Bourbon Centralization & Rural Agro-Pastoral World

1700 - 1939

Bourbon centralization and liberal reforms dismantled the institutional framework that had organized Extremadura's rural world for centuries. The Mesta was dissolved in 1836, ending legal protection of transhumant routes; the exclaustration of 1835 stripped the Royal Monastery of Guadalupe of its Hieronymite community, turning a living monastic institution into a parish church under Toledo.
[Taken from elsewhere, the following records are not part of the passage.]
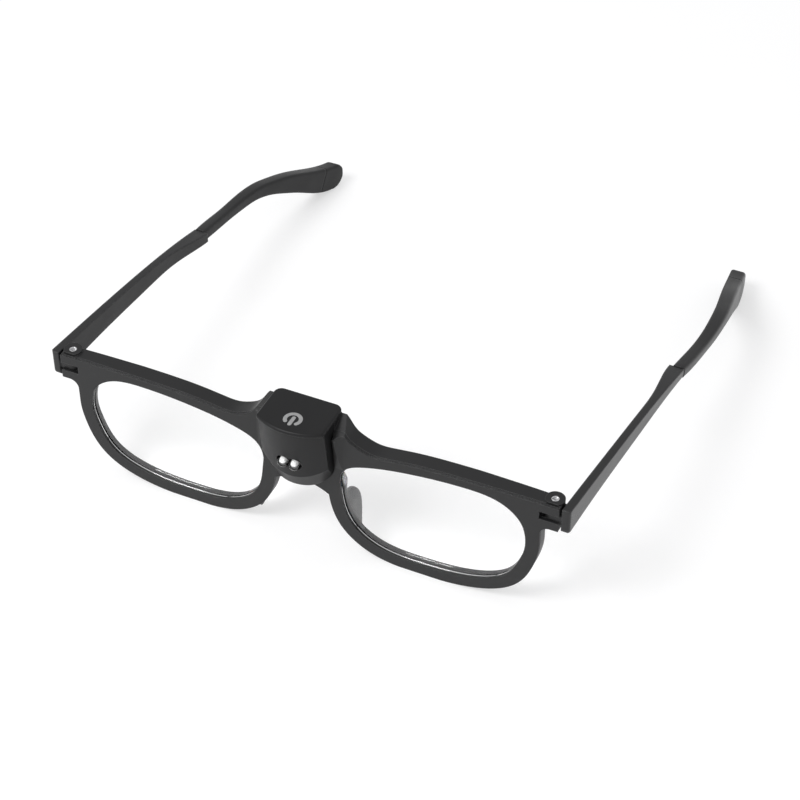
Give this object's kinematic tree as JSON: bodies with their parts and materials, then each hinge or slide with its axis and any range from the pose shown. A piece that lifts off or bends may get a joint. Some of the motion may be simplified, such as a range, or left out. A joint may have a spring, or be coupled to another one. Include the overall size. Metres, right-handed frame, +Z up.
{
  "type": "lighted magnifier glasses",
  "caption": "Glasses with clear magnifying lenses, a light box with lamps and a charging socket on the bridge, nose pads, and folding arms with soft tips.",
  "frame": {"origin": "middle of the whole object's bounding box on the surface that it stands on", "axes": "+Z up as it stands on its rims and tips, +Y from the front towards the tips of the arms, +X towards the arm on the right as seen from the front"},
  "size_m": [0.1516, 0.1572, 0.0434],
  "materials": {
    "black_plastic": "satin",
    "soft_tip": "matte",
    "lens": "polished",
    "nose_pad": "smoky, translucent",
    "screw_steel": "plated",
    "lamp_clear": "polished",
    "holder_plastic": "matt",
    "board": "gloss",
    "cell_foil": "satin",
    "socket_steel": "satin",
    "copper": "bright"
  },
  "bodies": {
    "front": {"front_plate": "black_plastic", "front_frame": "black_plastic", "light_shell": "black_plastic", "light_cover": "black_plastic", "left_lens": "lens", "right_lens": "lens", "left_nose_pad": "nose_pad", "right_nose_pad": "nose_pad", "left_hinge_screw": "screw_steel", "right_hinge_screw": "screw_steel", "left_lamp": "lamp_clear", "right_lamp": "lamp_clear", "lamp_holder": "holder_plastic", "circuit_board": "board", "charge_board": "board", "battery_cell": "cell_foil", "charge_socket": "socket_steel", "touch_pad": "copper", "touch_contact": "copper"},
    "left_temple": {"left_arm": "black_plastic", "left_tip": "soft_tip", "left_tip_cap": "soft_tip"},
    "right_temple": {"right_arm": "black_plastic", "right_tip": "soft_tip", "right_tip_cap": "soft_tip"}
  },
  "joints": [
    {"name": "right_hinge", "type": "hinge", "parent": "front", "child": "right_temple", "pos_m": [0.06542, -0.06742, 0.0337], "axis": [0, 0, 1], "range_deg": [0, 81.6]},
    {"name": "left_hinge", "type": "hinge", "parent": "front", "child": "left_temple", "pos_m": [-0.07058, -0.06742, 0.0337], "axis": [0, 0, -1], "range_deg": [-3.2, 85.4]}
  ]
}
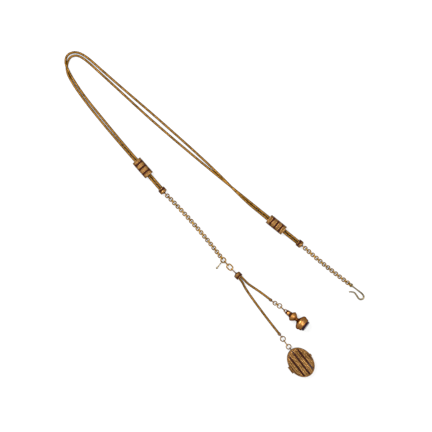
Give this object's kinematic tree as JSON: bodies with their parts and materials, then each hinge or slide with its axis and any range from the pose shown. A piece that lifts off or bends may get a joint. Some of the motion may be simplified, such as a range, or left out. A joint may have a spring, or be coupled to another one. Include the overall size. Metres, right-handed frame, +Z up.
{
  "type": "pocket watch fob chain",
  "caption": "Double-strand woven watch fob chain with two sliding keepers, rolo chains, a watch hook, a turned seal and an oval hinged locket, laid flat.",
  "frame": {"origin": "On the table under the centre of the bounding box of everything but the four woven cords; the table is z = 0.", "axes": "+Z points up from the table. +X runs to the right and +Y to the top of the picture: the strands' loop lies at -X +Y, the watch hook at +X, the locket at -Y."},
  "size_m": [0.1796, 0.195, 0.0089],
  "materials": {
    "gold": "polished gold, softly worn",
    "woven_gold": "woven gold wire",
    "chain_gold": "polished gold wire",
    "pale_gold": "pale gold wire, dull",
    "seal_gold": "polished warm gold",
    "enamel": "near-black brown glassy enamel",
    "locket_enamel": "near-black wine-coloured glassy enamel",
    "stone": "polished dark stone, opaque",
    "liner": "thin soft leather",
    "glass": "clear glass"
  },
  "bodies": {
    "strands": {"strand_over": "woven_gold", "strand_under": "woven_gold", "left_cap": "gold", "left_cap_enamel": "enamel", "right_cap": "gold", "right_cap_enamel": "enamel"},
    "left_slide": {"left_slide": "gold", "left_slide_enamel": "enamel", "left_slide_liner": "liner"},
    "right_slide": {"right_slide": "gold", "right_slide_enamel": "enamel", "right_slide_liner": "liner"},
    "left_links_1": {"left_links_1": "chain_gold"},
    "left_links_2": {"left_links_2": "chain_gold"},
    "left_links_3": {"left_links_3": "chain_gold"},
    "left_links_4": {"left_links_4": "chain_gold"},
    "left_links_5": {"left_links_5": "chain_gold"},
    "left_links_6": {"left_links_6": "chain_gold"},
    "left_links_7": {"left_links_7": "chain_gold"},
    "left_links_8": {"left_links_8": "chain_gold"},
    "left_links_9": {"left_links_9": "chain_gold"},
    "right_links_1": {"right_links_1": "chain_gold"},
    "right_links_2": {"right_links_2": "chain_gold"},
    "right_links_3": {"right_links_3": "chain_gold"},
    "right_links_4": {"right_links_4": "chain_gold"},
    "right_links_5": {"right_links_5": "chain_gold"},
    "right_links_6": {"right_links_6": "chain_gold"},
    "junction_ring": {"junction_ring": "chain_gold"},
    "drop_bar": {"drop_bar": "pale_gold"},
    "connector_link": {"connector_link": "chain_gold"},
    "oval_link": {"oval_link": "chain_gold"},
    "fob": {"fob_cap": "gold", "fob_cap_enamel": "enamel", "fob_cap_rivet": "gold", "long_fob_cord": "woven_gold", "short_fob_cord": "woven_gold", "long_cord_ferrule": "gold", "short_cord_ferrule": "gold"},
    "seal_ring_1": {"seal_ring_1": "chain_gold"},
    "seal_ring_2": {"seal_ring_2": "chain_gold"},
    "seal_ring_3": {"seal_ring_3": "chain_gold"},
    "seal_link": {"seal_link": "chain_gold"},
    "seal": {"seal_bell": "seal_gold", "seal_enamel": "enamel", "seal_foot": "seal_gold", "seal_stone": "stone"},
    "locket_ring": {"locket_ring": "chain_gold"},
    "locket_link": {"locket_link": "chain_gold"},
    "locket_bail": {"locket_bail": "chain_gold"},
    "locket": {"locket_back": "gold", "locket_frame": "gold", "locket_glass": "glass", "locket_hinge_pin": "gold"},
    "locket_cover": {"locket_cover": "gold", "locket_enamel": "locket_enamel"},
    "watch_hook": {"watch_hook": "pale_gold"}
  },
  "joints": [
    {"name": "left_slide_travel", "type": "slide", "parent": "strands", "child": "left_slide", "axis": [0.658, -0.753, 0], "range_m": [-0.005, 0.01]},
    {"name": "right_slide_travel", "type": "slide", "parent": "strands", "child": "right_slide", "axis": [0.7781, -0.6281, 0], "range_m": [-0.005, 0.01]},
    {"name": "left_links_1_bend", "type": "hinge", "parent": "strands", "child": "left_links_1", "pos_m": [-0.04866, 0.04269, 0.0022], "axis": [0, 0, 1], "range_deg": [-30, 10]},
    {"name": "left_links_2_bend", "type": "hinge", "parent": "left_links_1", "child": "left_links_2", "pos_m": [-0.04449, 0.03844, 0.00192], "axis": [0, 0, -1], "range_deg": [-10, 30]},
    {"name": "left_links_3_bend", "type": "hinge", "parent": "left_links_2", "child": "left_links_3", "pos_m": [-0.04039, 0.03412, 0.00164], "axis": [0, 0, 1], "range_deg": [-30, 10]},
    {"name": "left_links_4_bend", "type": "hinge", "parent": "left_links_3", "child": "left_links_4", "pos_m": [-0.03636, 0.02974, 0.00146], "axis": [0, 0, -1], "range_deg": [-10, 30]},
    {"name": "left_links_5_bend", "type": "hinge", "parent": "left_links_4", "child": "left_links_5", "pos_m": [-0.03239, 0.02529, 0.00146], "axis": [0, 0, 1], "range_deg": [-30, 15]},
    {"name": "left_links_6_bend", "type": "hinge", "parent": "left_links_5", "child": "left_links_6", "pos_m": [-0.0285, 0.02077, 0.00146], "axis": [0, 0, -1], "range_deg": [-15, 30]},
    {"name": "left_links_7_bend", "type": "hinge", "parent": "left_links_6", "child": "left_links_7", "pos_m": [-0.02468, 0.0162, 0.00146], "axis": [0, 0, 1], "range_deg": [-30, 20]},
    {"name": "left_links_8_bend", "type": "hinge", "parent": "left_links_7", "child": "left_links_8", "pos_m": [-0.02093, 0.01157, 0.00146], "axis": [0, 0, -1], "range_deg": [-20, 30]},
    {"name": "left_links_9_bend", "type": "hinge", "parent": "left_links_8", "child": "left_links_9", "pos_m": [-0.01725, 0.00688, 0.00146], "axis": [0, 0, 1], "range_deg": [-30, 20]},
    {"name": "right_links_1_bend", "type": "hinge", "parent": "strands", "child": "right_links_1", "pos_m": [0.0338, 0.01133, 0.0022], "axis": [0, 0, 1], "range_deg": [-30, 30]},
    {"name": "right_links_2_bend", "type": "hinge", "parent": "right_links_1", "child": "right_links_2", "pos_m": [0.03827, 0.0074, 0.00192], "axis": [0, 0, -1], "range_deg": [-30, 30]},
    {"name": "right_links_3_bend", "type": "hinge", "parent": "right_links_2", "child": "right_links_3", "pos_m": [0.04281, 0.00355, 0.00164], "axis": [0, 0, 1], "range_deg": [-30, 30]},
    {"name": "right_links_4_bend", "type": "hinge", "parent": "right_links_3", "child": "right_links_4", "pos_m": [0.04743, -0.00022, 0.00146], "axis": [0, 0, -1], "range_deg": [-30, 30]},
    {"name": "right_links_5_bend", "type": "hinge", "parent": "right_links_4", "child": "right_links_5", "pos_m": [0.05211, -0.00391, 0.00146], "axis": [0, 0, 1], "range_deg": [-30, 30]},
    {"name": "right_links_6_bend", "type": "hinge", "parent": "right_links_5", "child": "right_links_6", "pos_m": [0.05686, -0.00751, 0.00146], "axis": [0, 0, -1], "range_deg": [-30, 30]},
    {"name": "junction_ring_turn", "type": "hinge", "parent": "left_links_9", "child": "junction_ring", "pos_m": [-0.01523, 0.00424, 0.00146], "axis": [0, 0, -1], "range_deg": [-25, 30]},
    {"name": "drop_bar_lift", "type": "hinge", "parent": "junction_ring", "child": "drop_bar", "pos_m": [-0.01619, 0.00306, 0.00146], "axis": [-0.7771, 0.6293, 0], "range_deg": [0, 80]},
    {"name": "connector_link_bend", "type": "hinge", "parent": "junction_ring", "child": "connector_link", "pos_m": [-0.01523, 0.00424, 0.00146], "axis": [0, 0, 1], "range_deg": [-30, 25]},
    {"name": "oval_link_turn", "type": "hinge", "parent": "connector_link", "child": "oval_link", "pos_m": [-0.01175, 0.00051, 0.00193], "axis": [0, 0, -1], "range_deg": [-25, 30]},
    {"name": "fob_cap_bend", "type": "hinge", "parent": "oval_link", "child": "fob", "pos_m": [-0.01094, -0.00037, 0.00203], "axis": [0, 0, 1], "range_deg": [-30, 25]},
    {"name": "seal_ring_1_turn", "type": "hinge", "parent": "fob", "child": "seal_ring_1", "pos_m": [0.01572, -0.02153, 0.00149], "axis": [0, 0, 1], "range_deg": [-20, 30]},
    {"name": "seal_ring_2_bend", "type": "hinge", "parent": "seal_ring_1", "child": "seal_ring_2", "pos_m": [0.01572, -0.02153, 0.00149], "axis": [0, 0, -1], "range_deg": [-30, 20]},
    {"name": "seal_ring_3_turn", "type": "hinge", "parent": "seal_ring_2", "child": "seal_ring_3", "pos_m": [0.01845, -0.02317, 0.00149], "axis": [0, 0, 1], "range_deg": [-25, 30]},
    {"name": "seal_link_bend", "type": "hinge", "parent": "seal_ring_3", "child": "seal_link", "pos_m": [0.01845, -0.02317, 0.00149], "axis": [0, 0, -1], "range_deg": [-30, 25]},
    {"name": "seal_bend", "type": "hinge", "parent": "seal_link", "child": "seal", "pos_m": [0.02191, -0.02607, 0.00178], "axis": [0, 0, 1], "range_deg": [-30, 30]},
    {"name": "locket_ring_turn", "type": "hinge", "parent": "fob", "child": "locket_ring", "pos_m": [0.02045, -0.04291, 0.00144], "axis": [0, 0, -1], "range_deg": [-30, 30]},
    {"name": "locket_link_bend", "type": "hinge", "parent": "locket_ring", "child": "locket_link", "pos_m": [0.02045, -0.04291, 0.00144], "axis": [0, 0, 1], "range_deg": [-30, 30]},
    {"name": "locket_bail_turn", "type": "hinge", "parent": "locket_link", "child": "locket_bail", "pos_m": [0.02391, -0.04759, 0.00144], "axis": [0, 0, -1], "range_deg": [-30, 30]},
    {"name": "locket_bend", "type": "hinge", "parent": "locket_bail", "child": "locket", "pos_m": [0.02391, -0.04759, 0.00144], "axis": [0, 0, 1], "range_deg": [-30, 30]},
    {"name": "locket_cover_open", "type": "hinge", "parent": "locket", "child": "locket_cover", "pos_m": [0.02514, -0.06146, 0.0028], "axis": [0.6157, -0.788, 0], "range_deg": [0, 100]},
    {"name": "watch_hook_turn", "type": "hinge", "parent": "right_links_6", "child": "watch_hook", "pos_m": [0.06136, -0.01081, 0.00146], "axis": [0.0538, -0.0444, 0.9976], "range_deg": [-30, 30]}
  ]
}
Yet the practices the Mesta and the monasteries had shaped — the seasonal rhythms of transhumance, the pilgrimage calendar, the autumn livestock fairs — persisted without their institutional sponsors, carried forward by cofradías, village communities, and the agro-pastoral calendar itself. The Feria del Jamón in Monesterio, timed to the endpoint of the montanera cycle, celebrates the ibérico ham that the dehesa system produces — a product whose cultural logic is agricultural, not touristic. The castúo oral tradition, crystallized in the poetry of Luis Chamizo's 'El Miajón de los Castúos' (1921), named and preserved the rural vocabulary and worldview that standard Spanish erases: terms like guarro (live pig), afechar (to lock), barruntar (to perceive a sound). This dialect, with its Leonese substrate in northern Cáceres, encodes the material culture behind festivals — but it is declining, with 45% of young people considering it less prestigious.